- [Exercise goal] Include in the output the line containing "Give this object's" and each subsequent line of the records, through the end, transcribed exactly. Add nothing else.

#### Task data ####

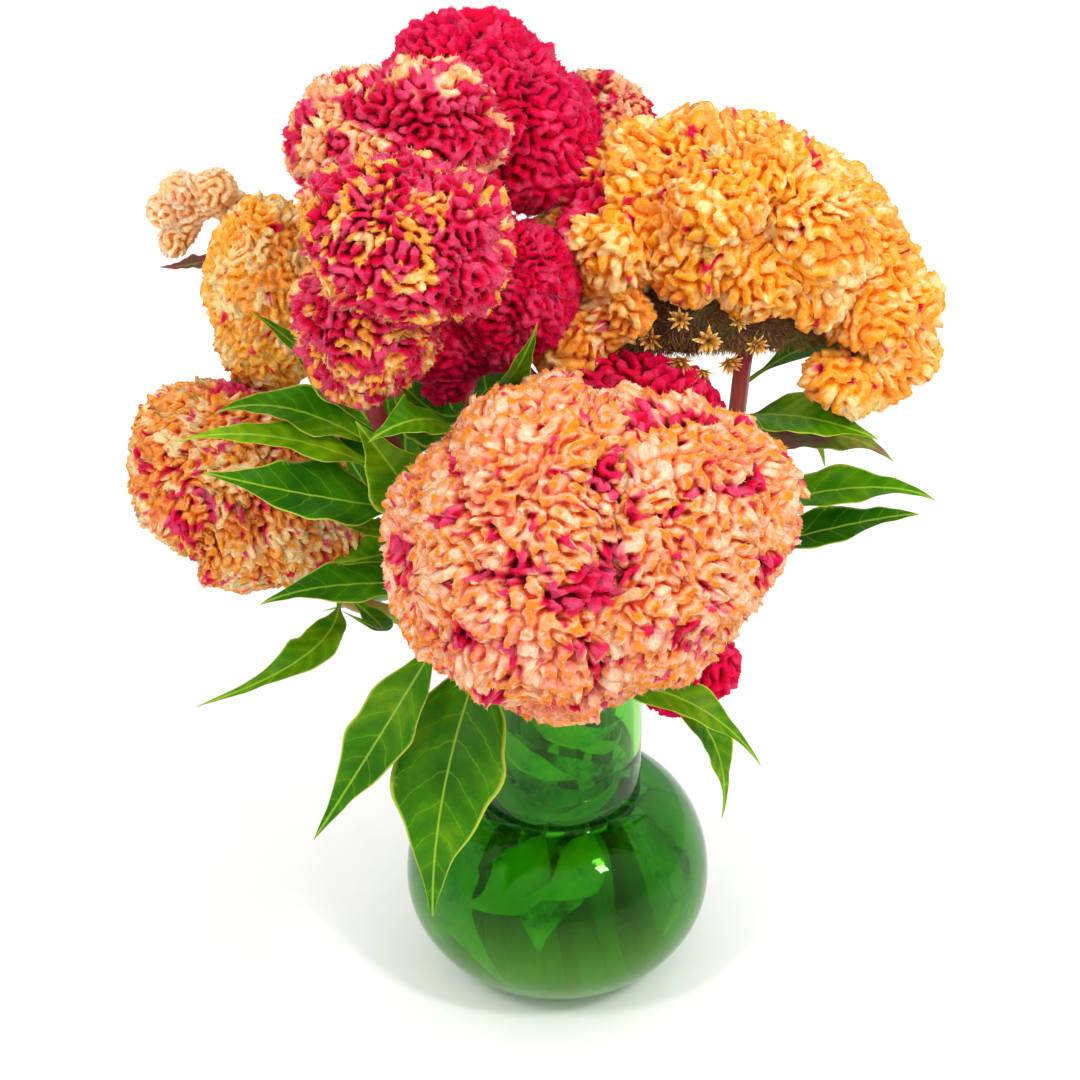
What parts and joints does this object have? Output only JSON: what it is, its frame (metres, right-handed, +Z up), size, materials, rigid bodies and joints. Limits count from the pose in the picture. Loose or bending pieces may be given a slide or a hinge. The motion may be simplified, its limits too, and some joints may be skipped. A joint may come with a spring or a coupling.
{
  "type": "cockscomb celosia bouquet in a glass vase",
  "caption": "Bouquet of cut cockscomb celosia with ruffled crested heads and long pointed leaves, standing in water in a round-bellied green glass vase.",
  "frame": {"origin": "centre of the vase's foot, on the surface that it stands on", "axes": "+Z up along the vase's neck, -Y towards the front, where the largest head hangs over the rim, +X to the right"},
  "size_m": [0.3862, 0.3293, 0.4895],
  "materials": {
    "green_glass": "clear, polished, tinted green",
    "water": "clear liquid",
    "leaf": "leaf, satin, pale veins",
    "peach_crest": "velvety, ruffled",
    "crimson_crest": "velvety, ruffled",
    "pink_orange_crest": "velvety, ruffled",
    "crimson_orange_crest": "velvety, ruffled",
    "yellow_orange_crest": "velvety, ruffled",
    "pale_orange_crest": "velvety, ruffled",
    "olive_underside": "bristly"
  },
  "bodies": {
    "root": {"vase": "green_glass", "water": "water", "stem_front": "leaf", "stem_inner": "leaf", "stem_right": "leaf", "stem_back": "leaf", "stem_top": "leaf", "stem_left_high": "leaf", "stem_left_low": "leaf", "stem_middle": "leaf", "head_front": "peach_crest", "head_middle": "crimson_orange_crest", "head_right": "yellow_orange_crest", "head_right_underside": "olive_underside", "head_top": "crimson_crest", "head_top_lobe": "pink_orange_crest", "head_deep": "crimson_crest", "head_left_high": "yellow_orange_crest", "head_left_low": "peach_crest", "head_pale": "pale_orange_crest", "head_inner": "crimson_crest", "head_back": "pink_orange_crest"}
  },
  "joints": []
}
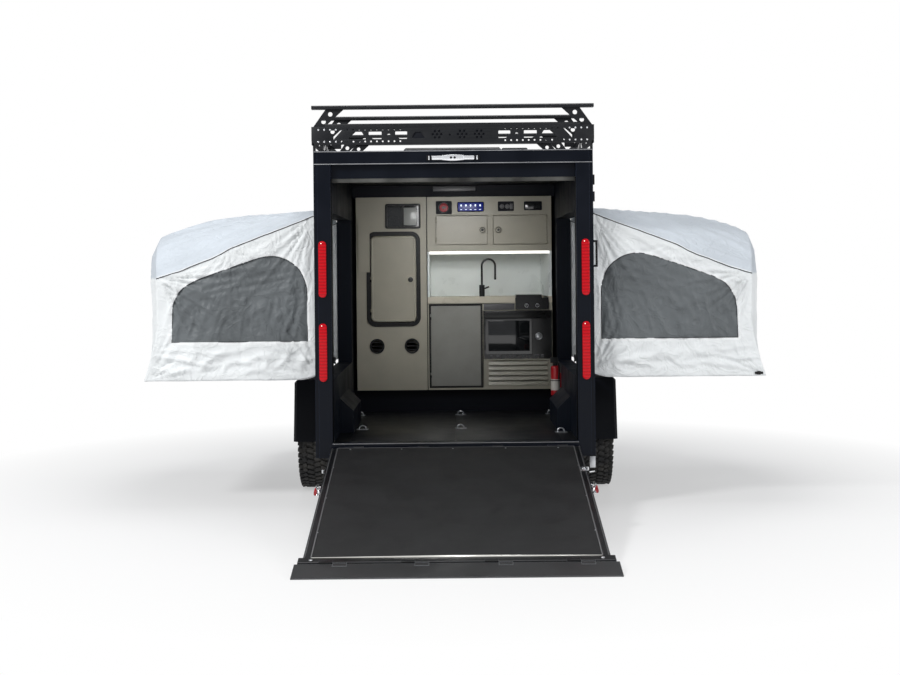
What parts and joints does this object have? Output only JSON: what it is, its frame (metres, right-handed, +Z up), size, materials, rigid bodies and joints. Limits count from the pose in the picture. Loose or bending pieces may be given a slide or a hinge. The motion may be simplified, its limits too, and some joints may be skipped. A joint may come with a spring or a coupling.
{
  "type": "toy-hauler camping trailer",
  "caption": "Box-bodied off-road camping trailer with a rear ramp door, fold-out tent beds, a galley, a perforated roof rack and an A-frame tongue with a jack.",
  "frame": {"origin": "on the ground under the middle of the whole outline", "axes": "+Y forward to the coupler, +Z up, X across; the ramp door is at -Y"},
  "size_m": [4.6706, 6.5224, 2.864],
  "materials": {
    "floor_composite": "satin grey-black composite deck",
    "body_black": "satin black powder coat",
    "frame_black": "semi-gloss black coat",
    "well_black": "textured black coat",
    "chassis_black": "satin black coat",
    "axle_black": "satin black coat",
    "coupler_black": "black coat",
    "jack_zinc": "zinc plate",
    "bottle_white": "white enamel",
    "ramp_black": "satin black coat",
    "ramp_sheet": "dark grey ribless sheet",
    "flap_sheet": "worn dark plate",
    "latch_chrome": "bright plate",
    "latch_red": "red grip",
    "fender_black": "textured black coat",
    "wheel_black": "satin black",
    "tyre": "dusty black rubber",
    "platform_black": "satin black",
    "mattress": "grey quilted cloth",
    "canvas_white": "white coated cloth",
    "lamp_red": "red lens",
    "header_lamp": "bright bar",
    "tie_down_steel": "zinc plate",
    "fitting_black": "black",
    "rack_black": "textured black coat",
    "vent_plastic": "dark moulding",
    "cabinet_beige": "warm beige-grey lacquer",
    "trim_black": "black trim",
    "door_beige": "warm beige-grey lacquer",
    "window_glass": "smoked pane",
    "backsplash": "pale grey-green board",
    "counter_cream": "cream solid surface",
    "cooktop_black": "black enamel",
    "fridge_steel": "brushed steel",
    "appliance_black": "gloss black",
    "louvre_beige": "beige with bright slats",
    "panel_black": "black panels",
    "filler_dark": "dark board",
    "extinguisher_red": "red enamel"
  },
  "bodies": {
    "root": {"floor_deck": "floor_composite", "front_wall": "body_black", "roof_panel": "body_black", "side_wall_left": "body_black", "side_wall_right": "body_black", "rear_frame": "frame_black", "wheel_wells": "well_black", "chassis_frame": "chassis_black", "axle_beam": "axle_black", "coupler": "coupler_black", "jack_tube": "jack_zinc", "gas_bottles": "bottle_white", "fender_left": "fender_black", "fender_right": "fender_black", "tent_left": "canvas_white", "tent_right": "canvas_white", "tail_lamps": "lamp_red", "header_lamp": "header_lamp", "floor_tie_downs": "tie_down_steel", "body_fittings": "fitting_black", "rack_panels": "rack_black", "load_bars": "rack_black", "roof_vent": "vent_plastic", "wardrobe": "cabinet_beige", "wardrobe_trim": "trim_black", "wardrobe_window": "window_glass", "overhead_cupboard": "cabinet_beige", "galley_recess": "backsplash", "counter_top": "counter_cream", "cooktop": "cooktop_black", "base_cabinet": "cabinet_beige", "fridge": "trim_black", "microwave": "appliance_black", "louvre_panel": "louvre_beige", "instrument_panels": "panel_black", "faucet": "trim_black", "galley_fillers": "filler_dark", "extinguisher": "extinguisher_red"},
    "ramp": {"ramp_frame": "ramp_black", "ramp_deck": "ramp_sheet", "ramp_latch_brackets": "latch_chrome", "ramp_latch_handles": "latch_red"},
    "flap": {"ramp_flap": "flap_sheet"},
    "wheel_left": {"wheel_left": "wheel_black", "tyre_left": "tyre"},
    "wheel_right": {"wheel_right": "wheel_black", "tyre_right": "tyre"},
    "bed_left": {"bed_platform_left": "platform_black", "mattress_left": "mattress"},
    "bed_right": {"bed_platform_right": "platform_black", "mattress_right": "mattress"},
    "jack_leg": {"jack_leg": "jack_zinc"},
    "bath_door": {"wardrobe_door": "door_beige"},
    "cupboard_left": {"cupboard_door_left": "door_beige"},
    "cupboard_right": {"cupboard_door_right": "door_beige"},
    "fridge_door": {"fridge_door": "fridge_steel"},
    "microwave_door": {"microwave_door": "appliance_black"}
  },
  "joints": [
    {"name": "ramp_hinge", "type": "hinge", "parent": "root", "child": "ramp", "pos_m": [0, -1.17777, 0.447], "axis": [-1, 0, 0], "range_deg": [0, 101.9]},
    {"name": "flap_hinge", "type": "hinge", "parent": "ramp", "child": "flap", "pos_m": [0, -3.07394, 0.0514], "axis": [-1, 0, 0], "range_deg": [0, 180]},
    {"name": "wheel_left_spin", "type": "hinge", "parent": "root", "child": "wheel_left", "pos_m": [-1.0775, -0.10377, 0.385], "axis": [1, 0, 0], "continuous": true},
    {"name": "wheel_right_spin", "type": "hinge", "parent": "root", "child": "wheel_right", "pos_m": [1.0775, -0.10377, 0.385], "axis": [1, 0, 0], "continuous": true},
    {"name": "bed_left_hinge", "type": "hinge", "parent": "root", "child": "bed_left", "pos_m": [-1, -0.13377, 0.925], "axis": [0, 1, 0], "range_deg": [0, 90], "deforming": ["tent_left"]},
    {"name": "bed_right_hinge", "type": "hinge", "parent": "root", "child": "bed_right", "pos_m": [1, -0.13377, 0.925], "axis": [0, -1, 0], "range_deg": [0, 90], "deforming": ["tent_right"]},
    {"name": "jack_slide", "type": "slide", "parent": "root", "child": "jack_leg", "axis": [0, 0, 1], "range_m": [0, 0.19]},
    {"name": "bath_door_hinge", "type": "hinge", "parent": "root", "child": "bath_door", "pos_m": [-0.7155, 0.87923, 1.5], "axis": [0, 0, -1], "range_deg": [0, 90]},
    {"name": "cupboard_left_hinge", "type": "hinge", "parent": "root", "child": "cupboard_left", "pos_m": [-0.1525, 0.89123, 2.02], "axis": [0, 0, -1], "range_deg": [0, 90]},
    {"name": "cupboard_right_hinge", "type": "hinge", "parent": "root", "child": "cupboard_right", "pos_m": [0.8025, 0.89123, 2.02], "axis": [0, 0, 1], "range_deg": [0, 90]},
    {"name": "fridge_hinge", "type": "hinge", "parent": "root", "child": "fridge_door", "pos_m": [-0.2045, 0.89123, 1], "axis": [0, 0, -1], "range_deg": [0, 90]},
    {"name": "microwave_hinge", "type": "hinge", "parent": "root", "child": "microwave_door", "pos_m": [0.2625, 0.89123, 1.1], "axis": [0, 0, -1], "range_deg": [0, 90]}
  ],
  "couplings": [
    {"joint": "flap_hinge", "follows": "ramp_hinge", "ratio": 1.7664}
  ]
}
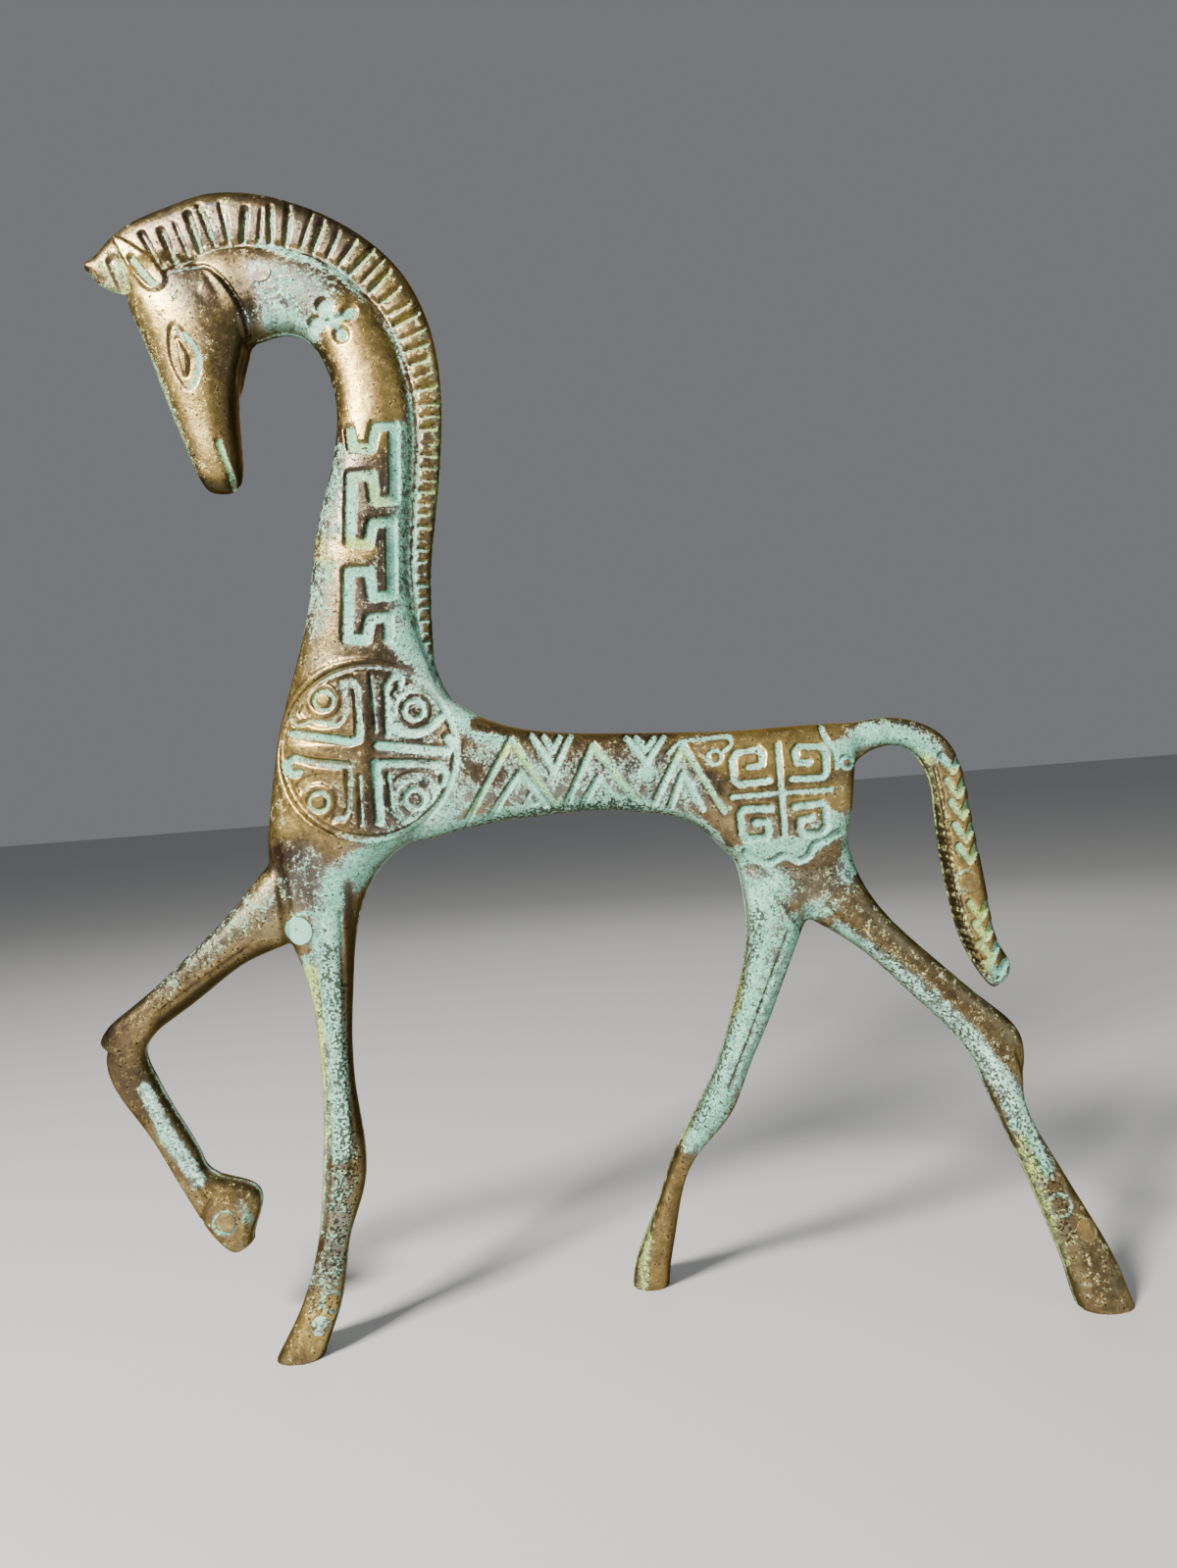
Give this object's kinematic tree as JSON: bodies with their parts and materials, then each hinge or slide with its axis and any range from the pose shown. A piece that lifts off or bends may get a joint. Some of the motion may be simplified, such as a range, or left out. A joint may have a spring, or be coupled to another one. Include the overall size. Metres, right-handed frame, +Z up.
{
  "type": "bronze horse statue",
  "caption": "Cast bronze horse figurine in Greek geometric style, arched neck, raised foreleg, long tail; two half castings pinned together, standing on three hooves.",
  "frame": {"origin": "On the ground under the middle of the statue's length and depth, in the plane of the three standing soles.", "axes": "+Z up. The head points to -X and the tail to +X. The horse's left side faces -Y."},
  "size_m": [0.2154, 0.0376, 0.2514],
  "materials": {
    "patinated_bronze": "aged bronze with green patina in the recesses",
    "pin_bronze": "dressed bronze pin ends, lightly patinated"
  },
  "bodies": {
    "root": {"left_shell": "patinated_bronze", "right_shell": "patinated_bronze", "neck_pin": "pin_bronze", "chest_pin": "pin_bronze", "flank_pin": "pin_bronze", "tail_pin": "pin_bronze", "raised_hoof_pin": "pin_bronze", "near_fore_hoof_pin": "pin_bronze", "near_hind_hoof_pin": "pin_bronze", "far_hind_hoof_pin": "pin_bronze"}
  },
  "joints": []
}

####

- [Result below]
Give this object's kinematic tree as JSON: bodies with their parts and materials, then each hinge or slide with its axis and any range from the pose shown. A piece that lifts off or bends may get a joint. Some of the motion may be simplified, such as a range, or left out. A joint may have a spring, or be coupled to another one. Include the overall size. Metres, right-handed frame, +Z up.
{
  "type": "bronze horse statue",
  "caption": "Cast bronze horse figurine in Greek geometric style, arched neck, raised foreleg, long tail; two half castings pinned together, standing on three hooves.",
  "frame": {"origin": "On the ground under the middle of the statue's length and depth, in the plane of the three standing soles.", "axes": "+Z up. The head points to -X and the tail to +X. The horse's left side faces -Y."},
  "size_m": [0.2154, 0.0376, 0.2514],
  "materials": {
    "patinated_bronze": "aged bronze with green patina in the recesses",
    "pin_bronze": "dressed bronze pin ends, lightly patinated"
  },
  "bodies": {
    "root": {"left_shell": "patinated_bronze", "right_shell": "patinated_bronze", "neck_pin": "pin_bronze", "chest_pin": "pin_bronze", "flank_pin": "pin_bronze", "tail_pin": "pin_bronze", "raised_hoof_pin": "pin_bronze", "near_fore_hoof_pin": "pin_bronze", "near_hind_hoof_pin": "pin_bronze", "far_hind_hoof_pin": "pin_bronze"}
  },
  "joints": []
}